To accomplish this task, I
have created a table,
dbaFilestats, and a stored
procedure
usp_Perf_FilestatGathering
that I run every day as a
scheduled job.
DbaFilestats is a table
that I keep in my DBA
database for gathering the
statistics. Here is the
CREATE TABLE script:
CREATE TABLE dbo.dbaFilestats (
ID int IDENTITY (1, 1) NOT NULL ,
dbid int NOT NULL ,
fileid int NOT NULL ,
Reads bigint NULL ,
Reads_FromStart bigint NULL ,
Writes bigint NULL ,
Writes_FromStart bigint NULL ,
BytesRead bigint NULL ,
BytesRead_FromStart bigint NULL ,
BytesWritten bigint NULL ,
BytesWritten_FromStart bigint NULL ,
IostallMS bigint NULL ,
IostallMS_FromStart bigint NULL ,
RecordedDT datetime NULL ,
timestamp bigint NULL ,
IntervalMSec bigint NULL ,
FirstMeasure_FromStart bit NULL
)
I've chosen to keep both
the interval measures, such
as Reads and BytesWritten,
and the measures from the
instance startup (%_FromStart).
It is possible to do away
with the _FromStart numbers
by keeping them in a
temporary table as the
stored procedure runs, but I
have found that every so
often, I want to see them.
The stored procedure to
perform the information
gathering is
dba_Perf_FilestatGathering.
It takes four parameters,
which are listed in Table 3.
Table 3 Parameters to
dba_Perf_FilestatGathering
|
Parameter |
Data Type |
Description |
|
@Duration |
Datetime |
The amount of time
to collect data. |
|
@IntervalSec |
Int |
The interval in
seconds between data
gathering. |
|
@WhichDB |
Int |
DB_ID of the
database to gather
for. -1 for all
databases. |
|
@WhichFile |
Int |
File_ID to gather
information for. -1
for all files. |
To create the procedure
on your system, you will
need a UDF,
udf_DT_AddTime,
which you will find at this
URL:
http://www.novicksoftware.com/UDFofWeek/Vol1/T-SQL-UDF-Volume-1-Number-38-udf_DT_Addtime.htm.
Here is the CREATE PROC
script:
CREATE PROC dbo.dba_Perf_FilestatGathering
@Duration datetime = '01:00:00' -- Duration of data collection
-- long time gathers forever
, @IntervalSec int = 600 -- Approx sec in the gathering interval
, @WhichDB int = -1 -- DB_ID to monitor, -1 for all
, @WhichFile int = -1 -- File_ID of file to monitor, -1 for all
/*
* Procedure to monitor fn_virtualfilestats and record their value at
* intervals in the dbaFilestats table.
*
* Example:
-- TRUNCATE TABLE DBAFILESTATS
DECLARE @RC int, @StartTime datetime, @thisDBID int
SELECT @StartTime = getdate(), @thisDBID = db_id()

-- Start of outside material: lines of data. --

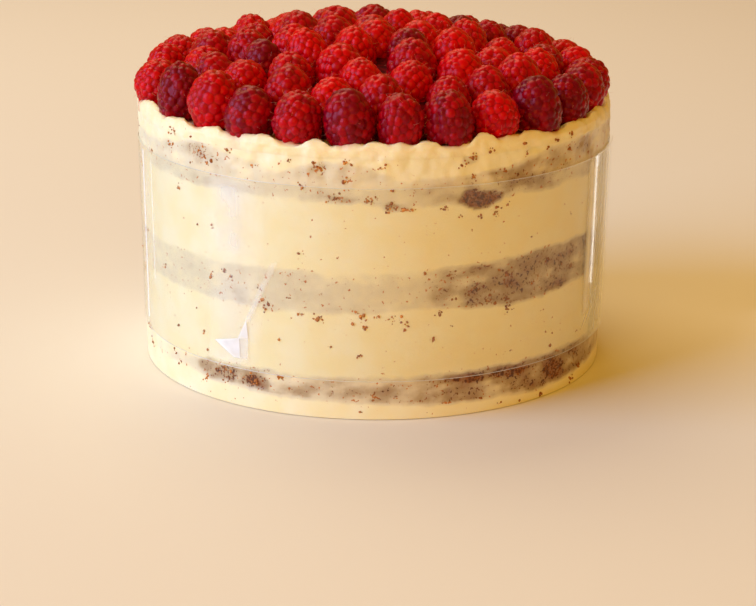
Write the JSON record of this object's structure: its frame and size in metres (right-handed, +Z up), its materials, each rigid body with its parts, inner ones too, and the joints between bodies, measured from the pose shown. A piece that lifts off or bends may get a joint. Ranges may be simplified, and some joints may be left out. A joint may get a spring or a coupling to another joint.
{
  "type": "raspberry layer cake",
  "caption": "Round semi-naked sponge layer cake with cream fillings, a crown of raspberries and a clear film collar.",
  "frame": {"origin": "middle of the cake's flat base, on the surface that it stands on", "axes": "+Z up along the cake's round axis, -Y towards the front of the picture, +X to its right"},
  "size_m": [0.2034, 0.2028, 0.1445],
  "materials": {
    "sponge": "matte golden brown sponge crumb",
    "cream": "smooth satin pale yellow cream",
    "scraped_cream": "thin scraped cream with crumbs and a veil over the sponge",
    "raspberry": "soft satin crimson drupelets",
    "clear_film": "thin glossy clear acetate film"
  },
  "bodies": {
    "root": {"sponge_bottom": "sponge", "sponge_middle": "sponge", "sponge_top": "sponge", "cream_lower": "cream", "cream_upper": "cream", "cream_top": "cream", "cream_coat": "scraped_cream", "raspberries": "raspberry", "film_collar": "clear_film"}
  },
  "joints": []
}
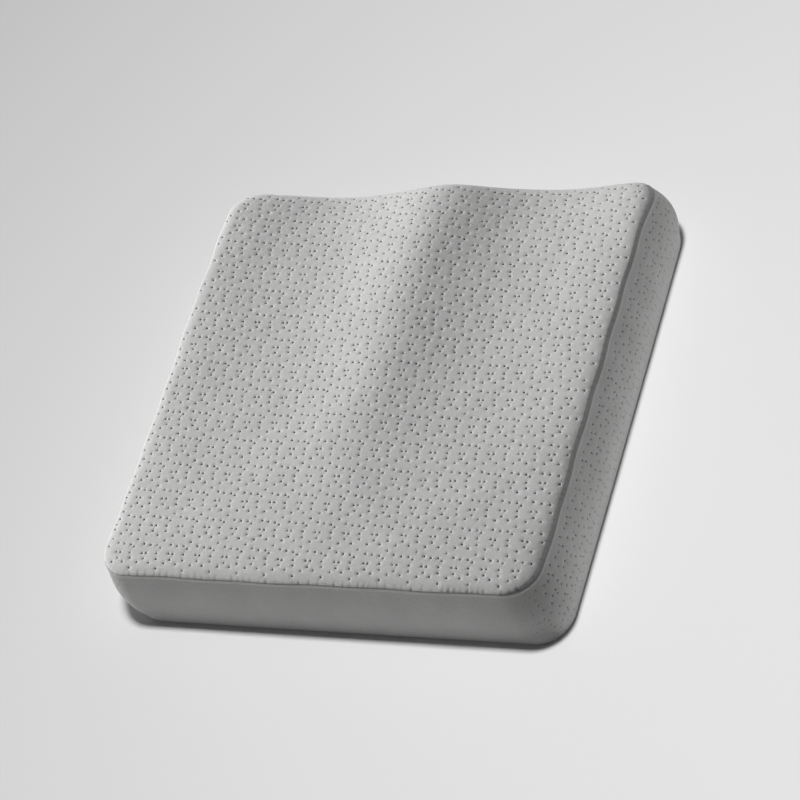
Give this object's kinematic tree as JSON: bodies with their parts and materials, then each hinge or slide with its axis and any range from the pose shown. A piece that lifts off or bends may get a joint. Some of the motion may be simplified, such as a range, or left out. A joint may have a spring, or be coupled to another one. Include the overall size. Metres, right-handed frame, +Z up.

EXEC @RC = dba_Perf_FilestatGathering '00:10:21', 60, @ThisDBID , 1
select * from dbafilestats where RecordedDT > @StartTime
and dbid=@thisDBID and fileid = 1 Order by ID
********************************************************************/
AS
DECLARE @TerminateGatheringDT datetime -- when to stop gathering
, @WaitFor_Interval datetime
, @LastRecordingDT datetime
, @RecordingDT datetime
, @myDBID int
, @myError int -- Local copy of @@ERROR
, @myRowCount int -- Local copy of @@RowCount
, @msgText nvarchar(4000) -- for error messages
SELECT @WaitFor_Interval = DATEADD (s, @IntervalSec
, CONVERT (datetime, '00:00:00', 108)
)
, @TerminateGatheringDT =
dbo.udf_DT_AddTime (getdate(), @Duration)
, @myDBID = db_id()
WHILE getdate() <= @TerminateGatheringDT BEGIN
SELECT @LastRecordingDT = @RecordingDT
SELECT @RecordingDT = getdate() --
-- Get Stats for All files
INSERT INTO dbo.dbaFilestats (
dbid
, fileid
, Reads
, Reads_FromStart
, Writes
, Writes_FromStart
, BytesRead
, BytesRead_FromStart
, BytesWritten
, Byteswritten_FromStart
, IOStallMS
, iostallMs_FromStart
, RecordedDT
, [timestamp]
, IntervalMSec
, FirstMeasure_FromSTart
)
SELECT vfs.dbid -- Database ID
, vfs.fileid -- File ID
, vfs.numberreads - dbaf.reads_fromstart as Reads
, vfs.numberreads as Reads_FromStart
, vfs.numberwrites - dbaf.writes_fromstart
as Writes
, vfs.numberwrites as Writes_FromStart
, vfs.bytesread - dbaf.bytesRead_FromStart
as BytesRead
, vfs.bytesread as BytesRead_FromStart
, vfs.bytesWritten - dbaf.BytesWritten_FromStart
as BytesWritten
, vfs.byteswritten as BytesWritten_FromStart
, vfs.IOStallMS - dbaf.IOStallMS_FromStart
as IOStallMS
, vfs.iostallms as IOStallMS_FromStart
, @RecordingDT
, vfs.[timestamp]
, CASE WHEN @LastRecordingDT IS NULL
THEN NULL
ELSE DATEDIFF(ms, dbaf.RecordedDT, @RecordingDT)
END as IntervalMSec
, CASE WHEN @LastRecordingDT IS NULL THEN 1 ELSE 0 END
as FirstMeasure_FromStart
FROM ::fn_virtualfilestats(@WhichDB , @WhichFile) vfs
LEFT OUTER JOIN dbaFilestats dbaf
ON vfs.dbid = dbaf.dbid and vfs.fileid = dbaf.fileid
WHERE (@LastRecordingDT IS NULL
OR dbaf.RecordedDT = @LastRecordingDT)
SELECT @myError = @@Error, @myRowCount = @@RowCount
IF @myError != 0 BEGIN
SET @msgText = 'Error ' + CONVERT(varchar(9), @myError)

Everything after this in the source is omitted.